*Set task*. From the entries that follow, extract each line holding the string "scene".

═════ Extracted material

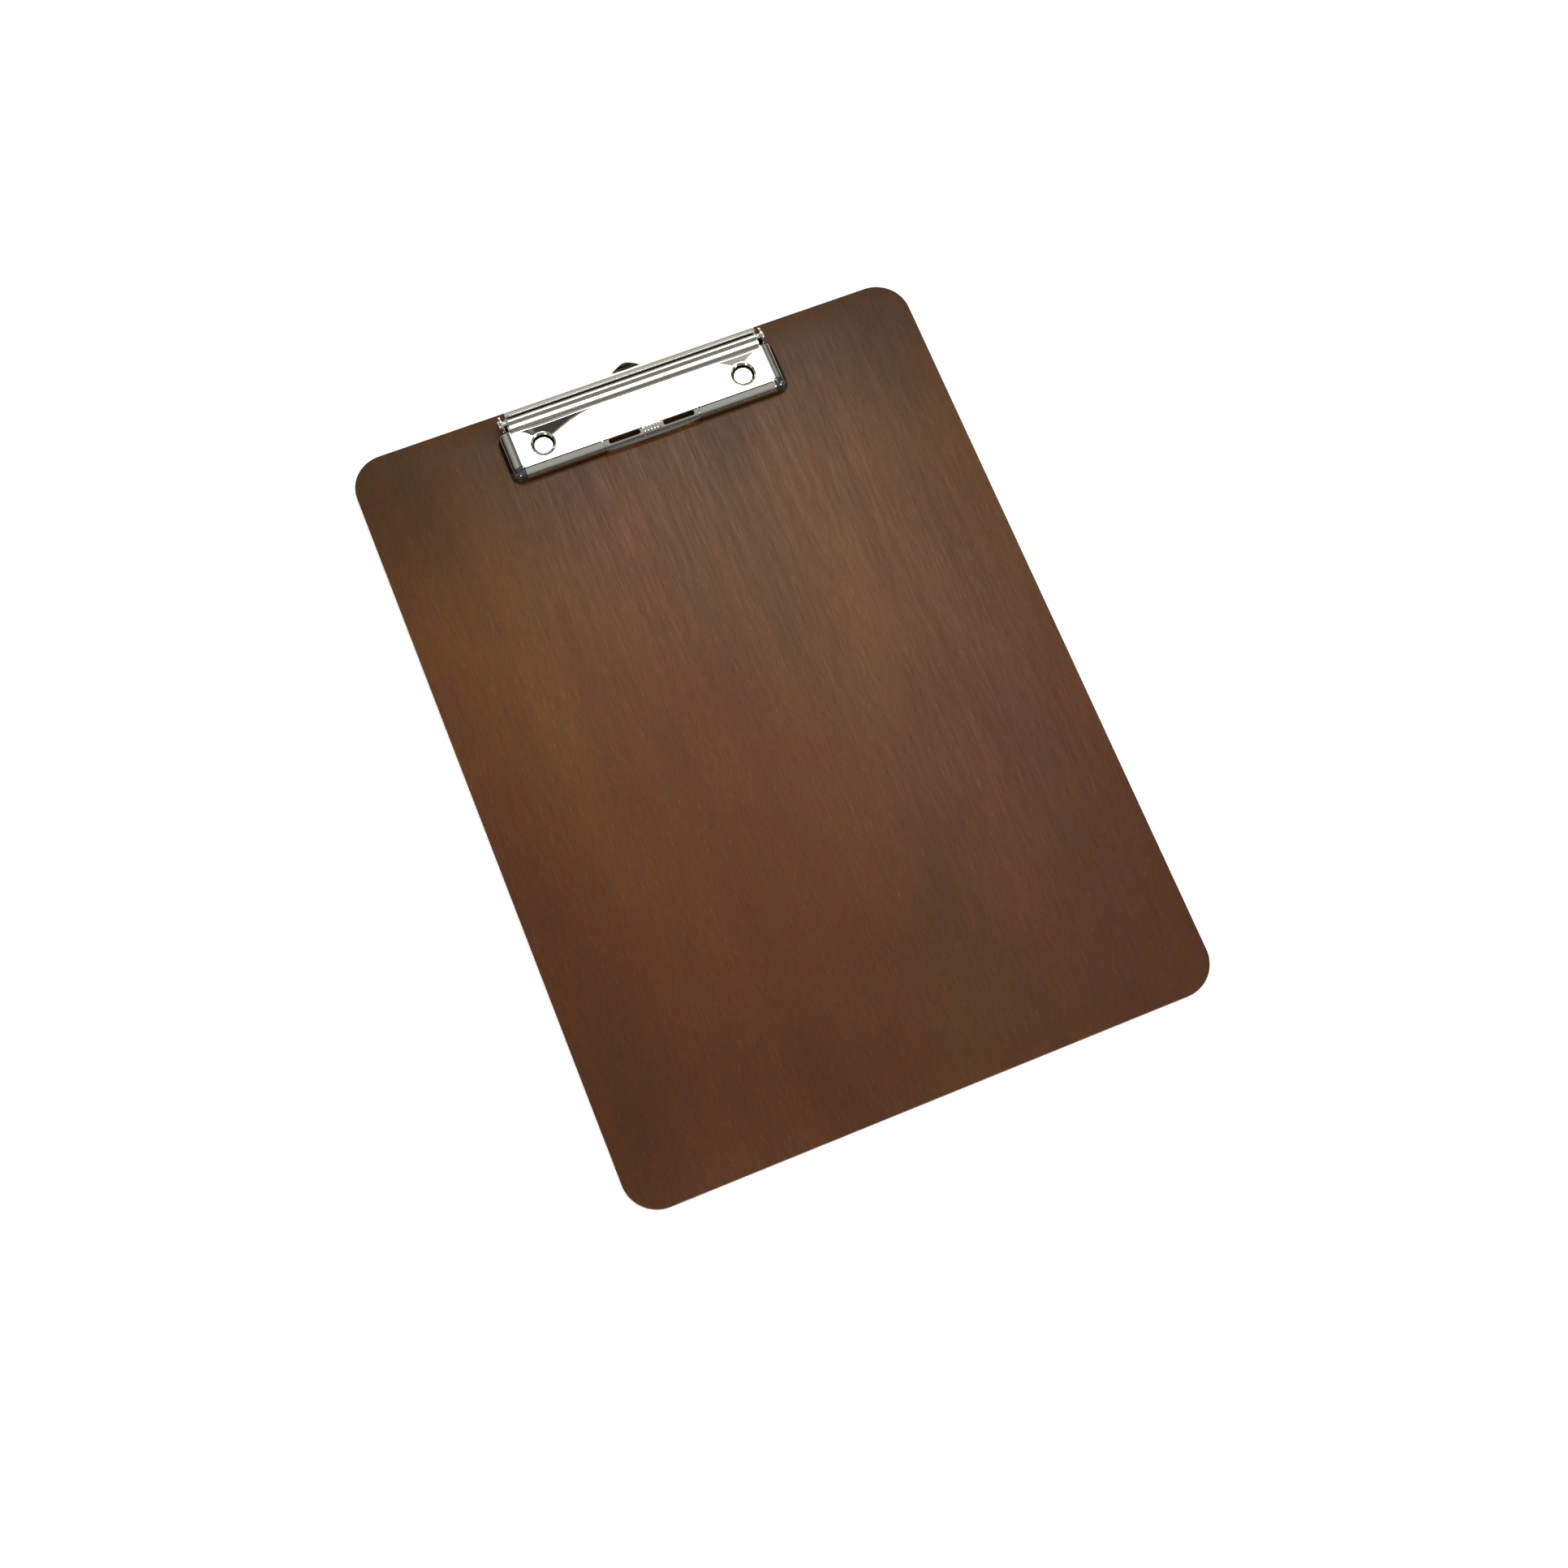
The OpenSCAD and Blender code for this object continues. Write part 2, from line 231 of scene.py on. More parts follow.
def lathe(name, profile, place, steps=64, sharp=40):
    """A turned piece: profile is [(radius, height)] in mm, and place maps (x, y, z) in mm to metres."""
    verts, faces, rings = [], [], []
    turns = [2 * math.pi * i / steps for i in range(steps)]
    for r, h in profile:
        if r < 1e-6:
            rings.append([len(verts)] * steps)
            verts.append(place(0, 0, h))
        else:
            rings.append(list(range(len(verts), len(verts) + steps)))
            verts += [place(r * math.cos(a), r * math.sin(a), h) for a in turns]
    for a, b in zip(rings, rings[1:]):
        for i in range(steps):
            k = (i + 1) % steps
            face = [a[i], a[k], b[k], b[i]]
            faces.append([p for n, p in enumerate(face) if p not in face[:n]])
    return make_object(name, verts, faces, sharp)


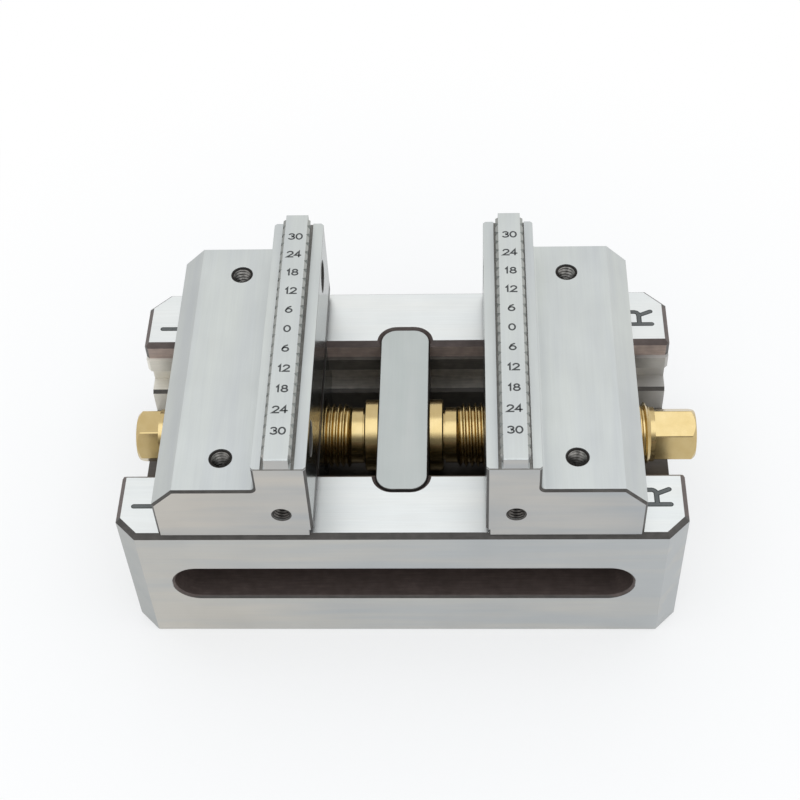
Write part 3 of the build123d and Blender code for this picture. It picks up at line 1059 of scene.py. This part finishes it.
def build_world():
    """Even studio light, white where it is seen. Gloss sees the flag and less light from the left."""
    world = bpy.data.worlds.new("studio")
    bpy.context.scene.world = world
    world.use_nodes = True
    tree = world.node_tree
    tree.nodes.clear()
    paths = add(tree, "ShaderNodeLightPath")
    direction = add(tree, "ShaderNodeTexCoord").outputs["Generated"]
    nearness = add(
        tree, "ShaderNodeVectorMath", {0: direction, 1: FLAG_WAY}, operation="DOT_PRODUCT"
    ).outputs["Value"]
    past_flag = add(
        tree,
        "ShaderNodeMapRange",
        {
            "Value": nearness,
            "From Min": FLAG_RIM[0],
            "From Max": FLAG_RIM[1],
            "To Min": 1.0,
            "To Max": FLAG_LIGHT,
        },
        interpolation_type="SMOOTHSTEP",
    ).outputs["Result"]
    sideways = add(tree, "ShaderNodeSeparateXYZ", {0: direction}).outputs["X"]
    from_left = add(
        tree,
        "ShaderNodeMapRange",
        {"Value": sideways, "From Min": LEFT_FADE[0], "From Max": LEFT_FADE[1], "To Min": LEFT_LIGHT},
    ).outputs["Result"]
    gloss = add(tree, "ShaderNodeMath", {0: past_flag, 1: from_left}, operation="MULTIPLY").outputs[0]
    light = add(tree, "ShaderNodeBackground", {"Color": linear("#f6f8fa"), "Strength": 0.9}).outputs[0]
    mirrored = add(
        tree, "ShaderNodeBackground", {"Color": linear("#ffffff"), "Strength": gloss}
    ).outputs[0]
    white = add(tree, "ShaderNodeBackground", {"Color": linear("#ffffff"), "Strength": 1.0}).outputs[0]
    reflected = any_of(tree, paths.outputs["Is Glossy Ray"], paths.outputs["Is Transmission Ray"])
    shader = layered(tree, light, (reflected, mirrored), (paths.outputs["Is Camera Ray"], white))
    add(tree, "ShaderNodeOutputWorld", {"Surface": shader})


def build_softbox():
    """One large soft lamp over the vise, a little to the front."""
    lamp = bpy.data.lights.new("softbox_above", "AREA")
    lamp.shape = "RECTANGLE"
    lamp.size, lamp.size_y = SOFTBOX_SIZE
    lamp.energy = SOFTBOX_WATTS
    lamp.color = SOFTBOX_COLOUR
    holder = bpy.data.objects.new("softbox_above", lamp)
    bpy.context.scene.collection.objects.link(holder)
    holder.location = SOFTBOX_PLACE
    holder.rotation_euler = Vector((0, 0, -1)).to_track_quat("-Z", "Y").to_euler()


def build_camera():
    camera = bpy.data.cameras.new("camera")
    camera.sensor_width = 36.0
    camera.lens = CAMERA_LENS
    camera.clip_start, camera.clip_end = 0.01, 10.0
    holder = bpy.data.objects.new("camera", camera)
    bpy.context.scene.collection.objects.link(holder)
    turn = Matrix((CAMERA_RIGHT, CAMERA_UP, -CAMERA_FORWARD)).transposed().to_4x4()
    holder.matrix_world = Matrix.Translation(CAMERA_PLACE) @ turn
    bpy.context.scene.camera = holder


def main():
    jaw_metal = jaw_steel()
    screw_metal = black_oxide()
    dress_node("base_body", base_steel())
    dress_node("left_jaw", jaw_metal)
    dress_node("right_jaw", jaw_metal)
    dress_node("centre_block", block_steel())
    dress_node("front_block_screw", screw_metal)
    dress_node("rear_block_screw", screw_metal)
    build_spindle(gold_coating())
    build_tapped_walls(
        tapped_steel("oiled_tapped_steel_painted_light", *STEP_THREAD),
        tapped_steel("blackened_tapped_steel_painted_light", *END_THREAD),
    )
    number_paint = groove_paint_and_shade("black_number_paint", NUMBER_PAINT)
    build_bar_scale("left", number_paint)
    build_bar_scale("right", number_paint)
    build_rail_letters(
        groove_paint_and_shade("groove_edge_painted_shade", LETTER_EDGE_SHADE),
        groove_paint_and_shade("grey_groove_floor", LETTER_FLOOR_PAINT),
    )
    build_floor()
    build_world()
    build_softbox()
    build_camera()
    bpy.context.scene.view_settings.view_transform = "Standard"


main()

══════════

*Complete response*.
The OpenSCAD and Blender code for this object continues. Write part 2, from line 231 of scene.py on. More parts follow.
Write part 3 of the build123d and Blender code for this picture. It picks up at line 1059 of scene.py. This part finishes it.
    bpy.context.scene.world = world
    bpy.context.scene.collection.objects.link(holder)
    bpy.context.scene.collection.objects.link(holder)
    bpy.context.scene.camera = holder
    bpy.context.scene.view_settings.view_transform = "Standard"